2006年に発表された作品。全11編からなる短編集で、表題作の「ママの神様」は2008年にはテレビドラマ化もされました。

3度の離婚を経験した主人公には、それぞれ父親が異なる子どもが3人います。シングルマザーとして懸命に子育てをするも、周囲はその努力を決して認めてくれません……。

著者
室井 佑月
出版日
2008-04-15

 

夜のお店を切り盛りしつつ、子育てをする主人公。忙しさゆえに、夕飯はいつもお弁当、幼稚園にも遅刻して、他のママ友ともうまくやっていけません。しかしそれでも、子どもにとっては自分の母親が一番の存在で、母親にとってもまた然り……。
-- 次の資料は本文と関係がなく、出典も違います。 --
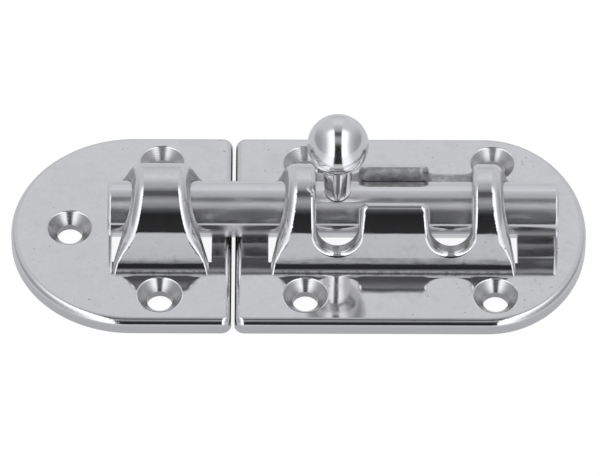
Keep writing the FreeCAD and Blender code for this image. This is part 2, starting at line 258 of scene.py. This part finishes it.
def casting_steel(name, holes, keyway):
    """Mirror-polished cast steel. Bare casting where no wheel reaches: the bore and the slot."""
    material = bpy.data.materials.new(name)
    material.use_nodes = True
    tree = Tree(material.node_tree)
    place = tree.node("ShaderNodeTexCoord", out=3)
    x, y, z = tree.split(place)

    # bare casting: near the bolt's axis, a little further out in the slot's back wall and low in the bore
    wander = tree.math("SUBTRACT", tree.noise(place, 700, 2), 0.5)
    ragged = tree.math("MULTIPLY", wander, 0.5 * MM)
    radius = tree.math("ADD", radius_about_bolt(tree, y, z), ragged)
    in_keyway = within(tree, x, *keyway, 0.3 * MM)
    at_back = tree.math("MULTIPLY", tree.step(y, 1 * MM, 2 * MM), in_keyway)
    limit = tree.mix(at_back, POLISHED_FROM, POLISHED_FROM + 0.5 * MM)
    under = tree.math("MAXIMUM", tree.math("SUBTRACT", AXIS_Z, z), 0.0)
    limit = tree.math("MULTIPLY_ADD", under, 0.6, limit)
    bare = tree.step(tree.math("SUBTRACT", radius, limit), -0.15 * MM, 0.25 * MM, 1.0, 0.0)
    bare = tree.math("MULTIPLY", bare, tree.step(z, PLATE_TOP + 0.2 * MM, PLATE_TOP + 0.6 * MM))

    # countersinks are turned: rings about the hole; painted shade darkens them towards the throat
    hole = near_holes(tree, x, y, holes)
    below = tree.step(z, PLATE_TOP - 0.12 * MM, PLATE_TOP - 0.04 * MM, 1.0, 0.0)
    sink = tree.math("MULTIPLY", tree.step(hole, SINK_R, SINK_R + 0.1 * MM, 1.0, 0.0), below)
    throat_shade = tree.math("MULTIPLY", sink, tree.step(z, 0.9 * MM, 2.1 * MM, 0.6, 0.0))
    ring_spacing = 0.22 * MM
    rings = tree.math("SINE", tree.math("MULTIPLY", hole, 2 * math.pi / ring_spacing))

    # plate edges are ground, not buffed, and painted darker as shade; the two that face each other across the
    # gap are painted dark as shade between the plates
    side = tree.step(z, 1.6 * MM, 2.3 * MM, 1.0, 0.0)
    in_gap = within(tree, x, GAP_X - 0.5 * MM, GAP_X + 0.5 * MM, 0.02 * MM)
    facing_shade = tree.math("MULTIPLY", in_gap, tree.step(z, 2.0 * MM, 2.6 * MM, 1.0, 0.0))

    # polishing marks, pits and dirt
    cloud = tree.noise(place, 120, 3, 0.55)
    mottle = tree.step(tree.noise(place, 900, 4, 0.65), 0.45, 0.7)
    stain = tree.step(tree.noise(place, 230, 5, 0.7), 0.5, 0.66)
    smudge = tree.step(tree.noise(place, 420, 4, 0.6), 0.54, 0.7)
    waves = tree.noise(place, 260, 1)
    grain = tree.noise(place, 5200, 3, 0.6)
    patch = tree.step(tree.noise(place, 90, 2), 0.42, 0.62)
    pit_from = tree.mix(patch, 0.74, 0.69)
    pit = tree.step(tree.math("SUBTRACT", tree.noise(place, 1500, 2, 0.5), pit_from), 0.0, 0.05)
    lengthwise = tree.vector("MULTIPLY", place, (0.1, 1, 1))
    scratch = tree.step(tree.noise(lengthwise, 5000, 2), 0.6, 0.75)
    foot = within(tree, z, PLATE_TOP + 0.15 * MM, PLATE_TOP + 1.1 * MM, 0.3 * MM)
    toe = within(tree, z, PLATE_TOP + 0.06 * MM, PLATE_TOP + 0.4 * MM, 0.05 * MM)
    grime = tree.math("MULTIPLY", toe, tree.step(tree.noise(place, 650, 4, 0.7), 0.42, 0.62))
    clean = tree.step(tree.noise(place, 800, 4, 0.7), 0.35, 0.65)

    rough = tree.math("MULTIPLY_ADD", cloud, 0.06, 0.035)
    rough = tree.math("MULTIPLY_ADD", smudge, 0.06, rough)
    rough = tree.math("MULTIPLY_ADD", scratch, 0.05, rough)
    for where, roughness in ((foot, 0.07), (side, 0.22), (sink, 0.17), (bare, 0.36)):
        rough = tree.mix(where, rough, roughness)

    tone = tree.mix_color(tree.math("MULTIPLY", cloud, 0.3), STEEL, DULL_STEEL)
    for where, share, color in (
        (mottle, 0.12, MOTTLE),
        (stain, 0.1, STAIN),
        (grime, 0.6, GRIME),
        (pit, 0.7, PIT),
        # ground edges, painted darker for the contact shadow on the floor they mirror
        (side, 1.0, GROUND_STEEL_SHADED),
        # painted shade on the walls facing each other across the gap
        (facing_shade, 1.0, GAP_SHADE),
        (sink, 1.0, DULL_STEEL),
        # painted shade deep in the countersink
        (throat_shade, 1.0, SINK_THROAT_SHADE),
        (bare, 1.0, tree.mix_color(clean, CAST_DIRT, CAST_STEEL)),
    ):
        tone = tree.mix_color(tree.math("MULTIPLY", where, share), tone, color)

    bump = tree.bump(waves, 0.03 * MM, 0.5)
    bump = tree.bump(rings, 0.01 * MM, tree.mix(sink, 0.0, 0.6), bump)
    bump = tree.bump(grain, 0.06 * MM, tree.mix(bare, 0.012, 0.6), bump)
    inputs = {"Base Color": tone, "Metallic": 1.0, "Roughness": rough, "Normal": bump}
    tree.surface(tree.node("ShaderNodeBsdfPrincipled", inputs))
    return material


def turned_steel(name, rough):
    """Turned and buffed steel: faint waves, smudges and a few pits, and painted shadow where the knob meets
    the bar.
    """
    material = bpy.data.materials.new(name)
    material.use_nodes = True
    tree = Tree(material.node_tree)
    place = tree.node("ShaderNodeTexCoord", out=3)
    y, z = tree.split(place)[1:]
    smudge = tree.step(tree.noise(place, 500, 4, 0.6), 0.5, 0.7)
    pit = tree.step(tree.noise(place, 1800, 2, 0.5), 0.74, 0.8)
    # painted shadow in the crease where the knob's stem meets the bar
    seam_shade = tree.step(radius_about_bolt(tree, y, z), *KNOB_JOINT, 1.0, 0.0)
    roughness = tree.math("MULTIPLY_ADD", smudge, 0.05, rough)
    tone = tree.mix_color(tree.math("MULTIPLY", pit, 0.5), STEEL, GRIME)
    tone = tree.mix_color(seam_shade, tone, JOINT_SHADOW)
    bump = tree.bump(tree.noise(place, 300, 1), 0.02 * MM, 0.4)
    inputs = {"Base Color": tone, "Metallic": 1.0, "Roughness": roughness, "Normal": bump}
    tree.surface(tree.node("ShaderNodeBsdfPrincipled", inputs))
    return material


def satin_bar(name):
    """Bar polished as it spins: the marks run round it, so reflections smear along its length."""
    material = bpy.data.materials.new(name)
    material.use_nodes = True
    tree = Tree(material.node_tree)
    place = tree.node("ShaderNodeTexCoord", out=3)
    marks = tree.noise(tree.vector("MULTIPLY", place, (1, 0.05, 0.05)), 6000, 3, 0.6)
    cloud = tree.noise(place, 150, 3)
    stain = tree.step(tree.noise(tree.vector("MULTIPLY", place, (0.4, 1, 1)), 500, 3), 0.5, 0.72)
    roughness = tree.math("MULTIPLY_ADD", cloud, 0.06, 0.125)
    roughness = tree.math("MULTIPLY_ADD", stain, 0.05, roughness)
    tone = tree.mix_color(tree.math("MULTIPLY", stain, 0.25), STEEL, BAR_STAIN)
    bump = tree.bump(marks, 0.006 * MM, 0.35)
    inputs = {
        "Base Color": tone,
        "Metallic": 1.0,
        "Roughness": roughness,
        "Normal": bump,
        "Anisotropic": 0.88,
        "Tangent": tree.join(1.0, 0.0, 0.0),
    }
    tree.surface(tree.node("ShaderNodeBsdfPrincipled", inputs))
    return material


def make_camera():
    """Looks at the middle of the two plates from the front, high up, through a long lens."""
    low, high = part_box("keeper")[0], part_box("body")[1]
    target = Vector(((low.x + high.x) / 2, 0, 0)) + Vector(CAMERA_AIM)
    a, e = math.radians(CAMERA_AZIMUTH), math.radians(CAMERA_ELEVATION)
    back = Vector((-math.sin(a) * math.cos(e), -math.cos(a) * math.cos(e), math.sin(e)))
    data = bpy.data.cameras.new("camera")
    data.lens, data.sensor_width = LENS, SENSOR
    data.clip_start, data.clip_end = 0.01, 10
    camera = bpy.data.objects.new("camera", data)
    camera.matrix_world = (
        Matrix.Translation(target + back * CAMERA_DISTANCE)
        @ (-back).to_track_quat("-Z", "Y").to_matrix().to_4x4()
        @ Matrix.Rotation(math.radians(CAMERA_ROLL), 4, "Z")
    )
    bpy.context.scene.collection.objects.link(camera)
    bpy.context.scene.camera = camera


def dress(node, material):
    """Give a CAD node one material."""
    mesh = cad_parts[node].data
    mesh.materials.clear()
    mesh.materials.append(material)


make_world()
make_floor()
make_camera()
dress("body", casting_steel("polished_body", BODY_HOLES, BODY_KEYWAY))
dress("keeper", casting_steel("polished_keeper", KEEPER_HOLES, NO_KEYWAY))
dress("bolt_rod", satin_bar("satin_bar"))
dress("knob", turned_steel("polished_turning", rough=0.1))
bpy.context.scene.view_settings.view_transform = "Standard"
苦悩や葛藤を感じながらも、それ以上に大きな愛情を感じさせてくれる物語になっています。

室井佑月の子育てエッセイ『息子ってヤツは』

 

2016年に発表されたエッセイです。息子が小学3年生から高校1年生になるまでの日々を、母親の視点と作家の視点から描いています。

コネもなく資産もない状況で、室井が願うのは「息子の将来が幸せであること」。そのためには高い学歴が必要とだと悟り、勉強嫌いの息子に「勉強が好き」とくり返し言い続けるのです。

私小説のような構成でありながら、息子への揺るぎない想いを綴った内容。ゆきいづるの3コマ漫画が花を添えています。

著者
室井 佑月
出版日
2016-06-24

 

室井佑月の想いが通じてか、やがて息子は自ら勉強をする子どもに変貌しました。小学4年生から塾に通い、地方の全寮制中高一貫校を受験することを決めるのです。愛するひとり息子だからこそ子離れは難しく、それでも息子の幸せを第一に願う葛藤に思わず涙するかもしれません。

余計な計算をせず、ド直球の愛情をぶつける室井流の子育て術。思い切り笑えて、時々ホロリと泣ける作品です。